When writing scenarios I was really in to having lots of hand-outs so, for example, I used to write extracts from various “forbidden texts” for CoC campaigns. I also liked tying the campaign into real events or research. I can remember that I once managed to dig up an anthropology text book concerning some tribes living on a remote island, that the group were actually visiting during the campaign. The text book was written in the 1930s (the period during which the events took place) so added some nice authenticity and realism. There were even some cool photos.
Digging around in my treasure trove further, I also found the board game I wrote based on Brian Lumley’s Necroscope series. I’d also had aspirations to turning it into either a play-by-mail, a computer game, or perhaps even an actual product. Lumley’s setting is nothing if not colourful.
I think I got as far as writing a Commodore 64 application in BASIC to handle the turn mechanics but not much further. I think we actually managed to play the game just the once, so I’ve still no idea if it’s really playable.

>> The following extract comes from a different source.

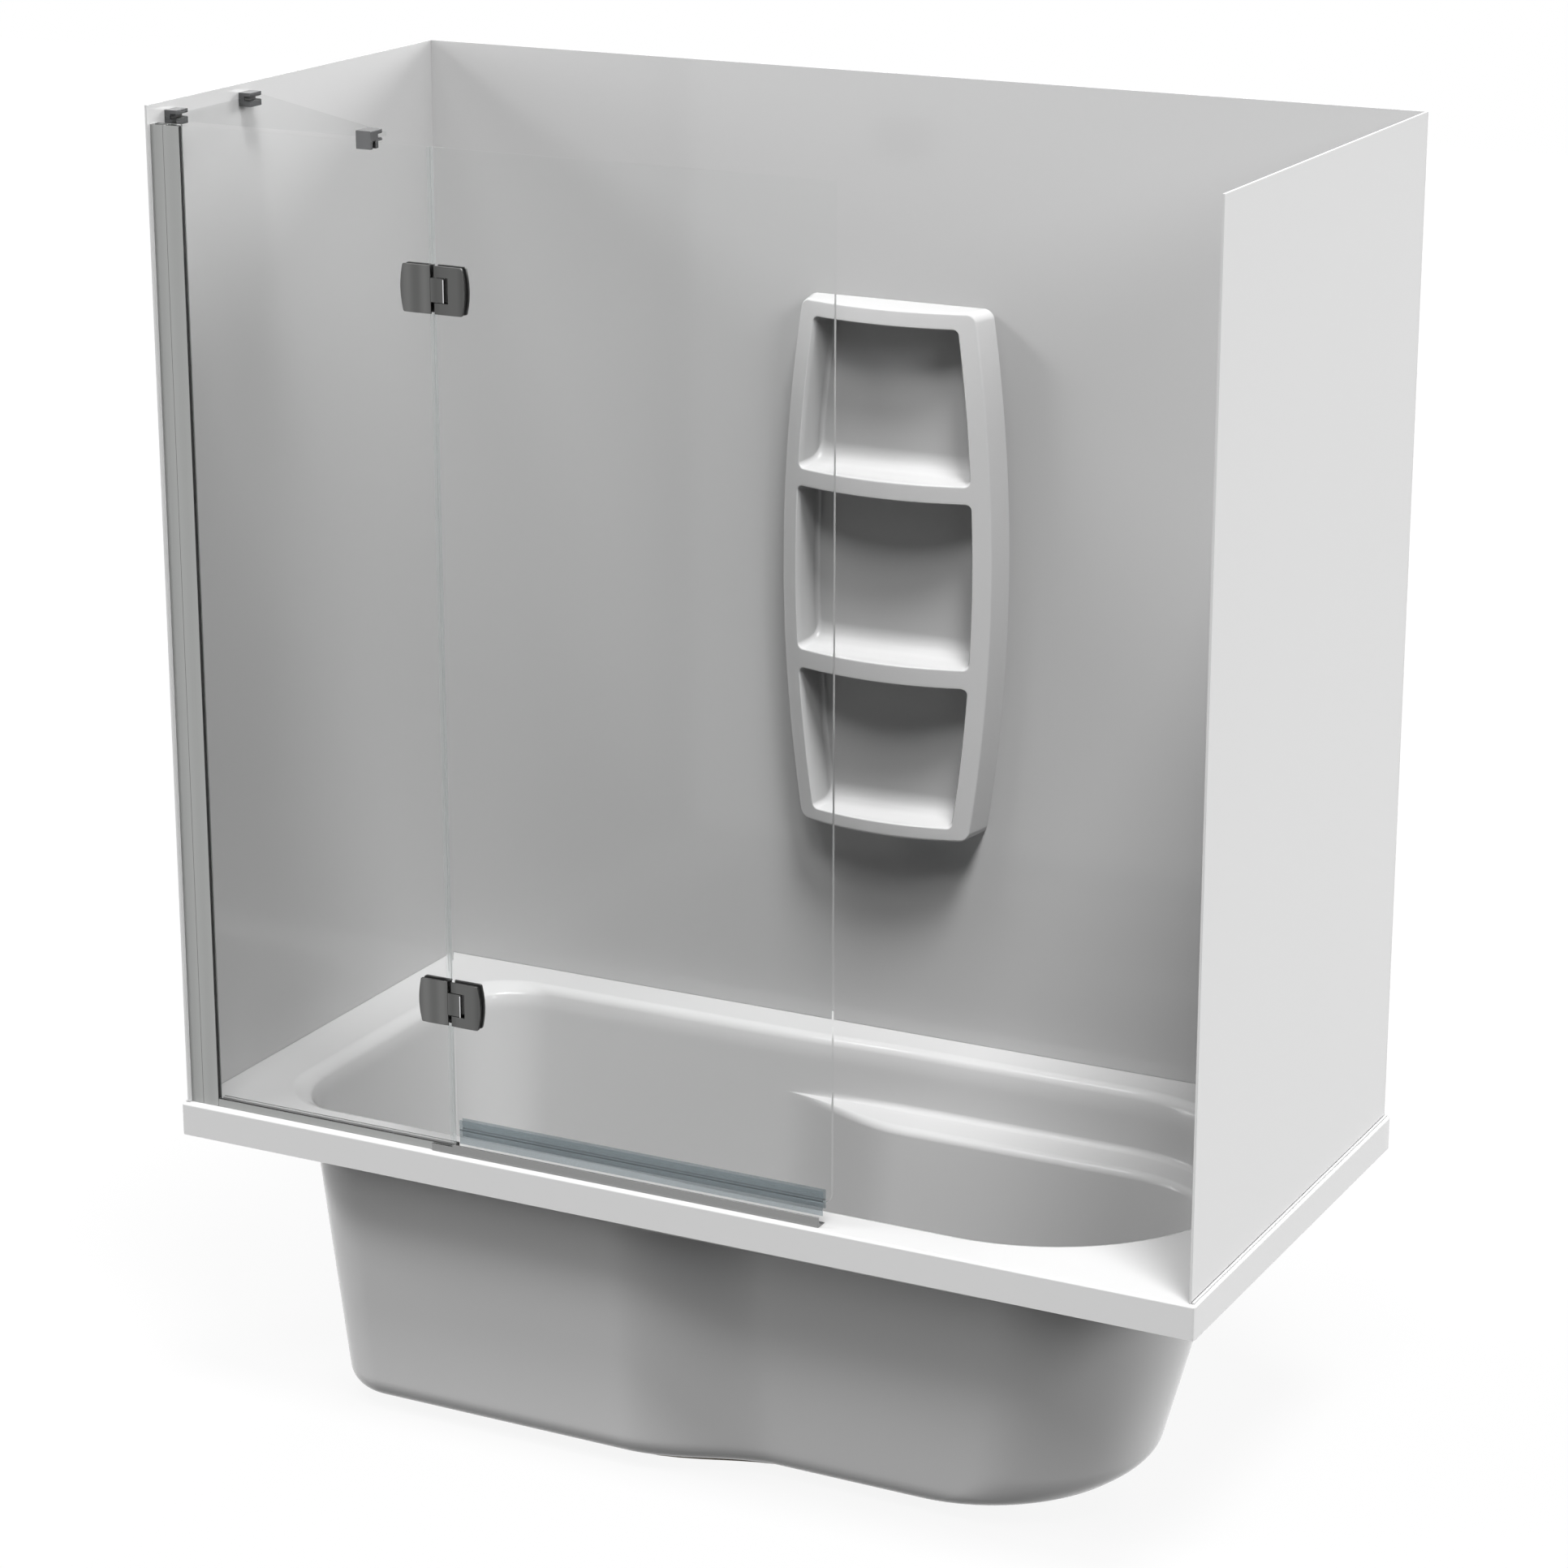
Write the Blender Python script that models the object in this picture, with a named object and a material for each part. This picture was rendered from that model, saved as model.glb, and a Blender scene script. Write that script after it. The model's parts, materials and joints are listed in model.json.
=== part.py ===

My next discovery was an issue of Valkyrie magazine containing my first ever published article. Actually, I seem to remember them accepting 2-3 articles, but I think that they only published one in the end. The magazines life-span seems to have been particularly troubled so publication schedules were a bit infrequent to say the least. The published article was called “The Twilight People” (the title is mentioned
here). The description they give it “Generic Dark Fantasy” isn’t particularly illuminating so, briefly: it was an adaptation of an idea from the P.D.James book, The Children of Men for a fantasy setting. In the book (the only P. D. James novel I’ve read), the human race has become sterile and the last generation of children term themselves the Twilight People. I just made the not hugely innovative leap to altering the sterility idea to apply to elves instead: they’re often cast as a dying race in fantasy settings and I thought this was an interesting twist.
Update: I’ve since scanned and uploaded the article. you can download it here.
I also found some copies of Interactive Fantasy which was an excellent magazine and one that I’d aspired to write for. Judging from the website its been equally troubled. I’ve got issues 2-4 in case anyone wants more information on the articles they contain.
So…I’ve got a box full of material in limbo until I decide what to do with it. Perhaps I’ll stick it all online, who knows, perhaps someone might be interested in it?
Update: Myself and some friends also once put together a fanzine, some of which is online here. Our big coup at the time was getting an “interview” (actually more an exchange of letters) with Robert Rankin. Amazingly people actually bought copies. It still makes me chuckle anyway. Which was good enough for us!